Kent’s manuscript notes include a list of magistrates and aldermen and assistants from May 1, 1797, including Gabriel Furman, Robert Lenox, Theophilus Beekman, Cornelius J. Roosevelt, Anthony Post, Jacob Delamontayne, Anthony Brown, Nicholas Bayard and others. On the opposite page, Kent added a note recording the results of the election of September 29, 1797, with an additional note added recording the death of Alderman Bayard in March 1798.

James Kent (1763-1847) was born in Fredericksburg, New York, and graduated from Yale College in 1781. He established a law practice in Poughkeepsie in 1785, and represented Dutchess County in the State Assembly from 1791 to 1793. He was Columbia College’s first professor of law, from 1793 - 1798. In 1798, he was appointed a justice of the New York Supreme Court.
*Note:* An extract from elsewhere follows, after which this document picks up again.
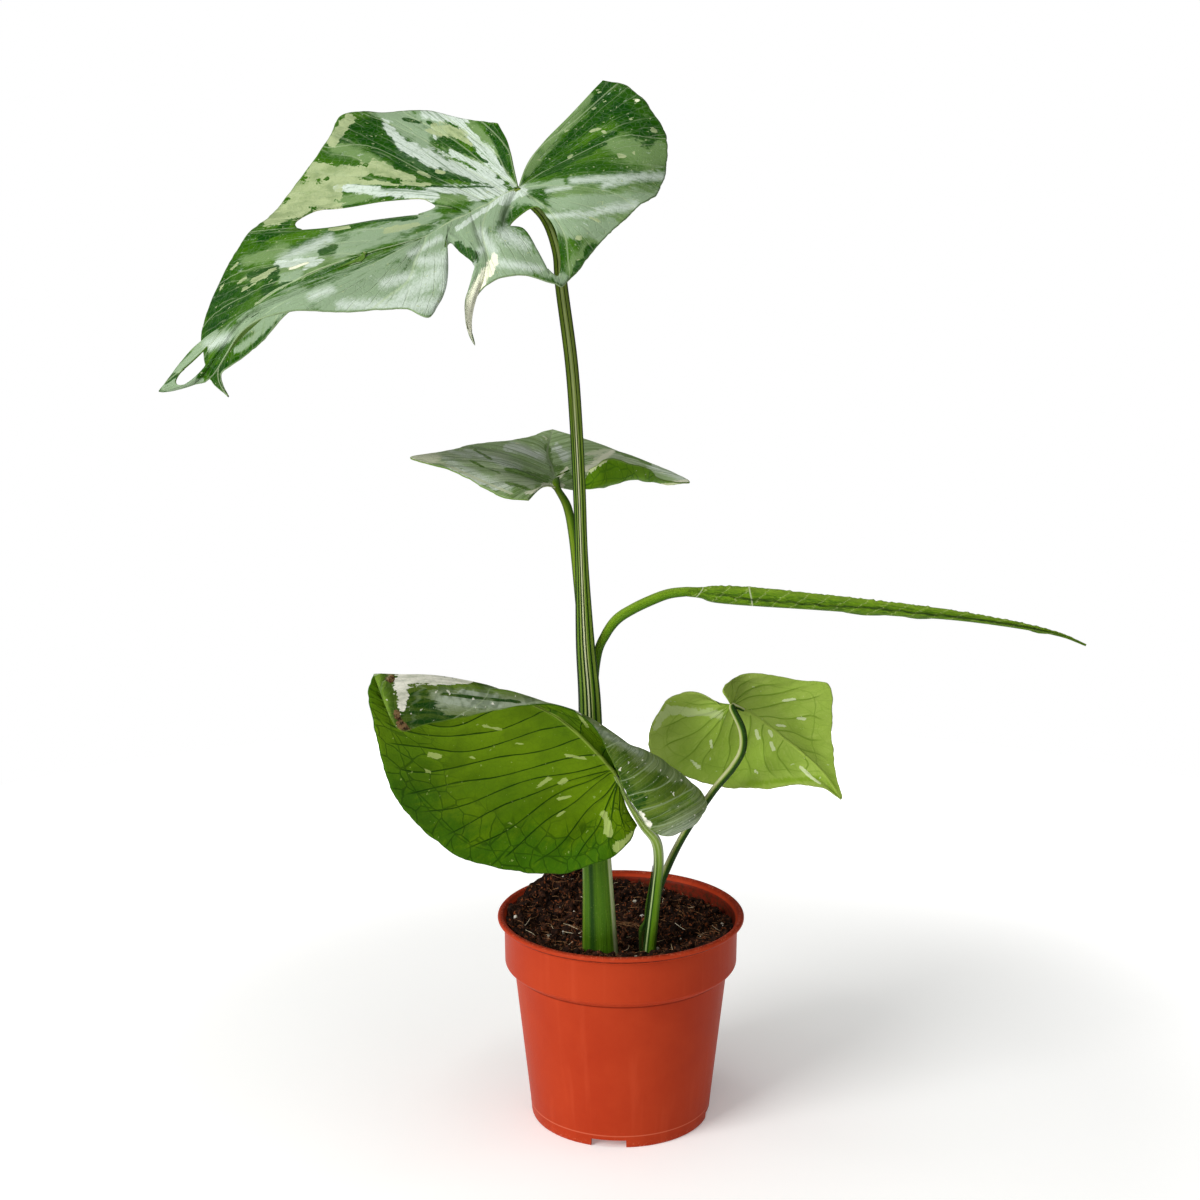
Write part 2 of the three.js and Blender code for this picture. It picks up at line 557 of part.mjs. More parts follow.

He served as the state’s Chief Justice from 1804 to 1814, and as Chancellor from 1814 to 1823. His Commentaries on American Law, published in four volumes between 1826-1830, went through six editions in his lifetime.

Provenance: Given by Kent to the Howland Circulating Library, acquired by the library of the New York Bar Association in 1918, deaccessioned 2014.

Condition: NY Bar Association stamps to title, faint dampstain to upper margin of first leaves, some stains to endpapers but generally fresh within, bookplates. Recently rebound to style.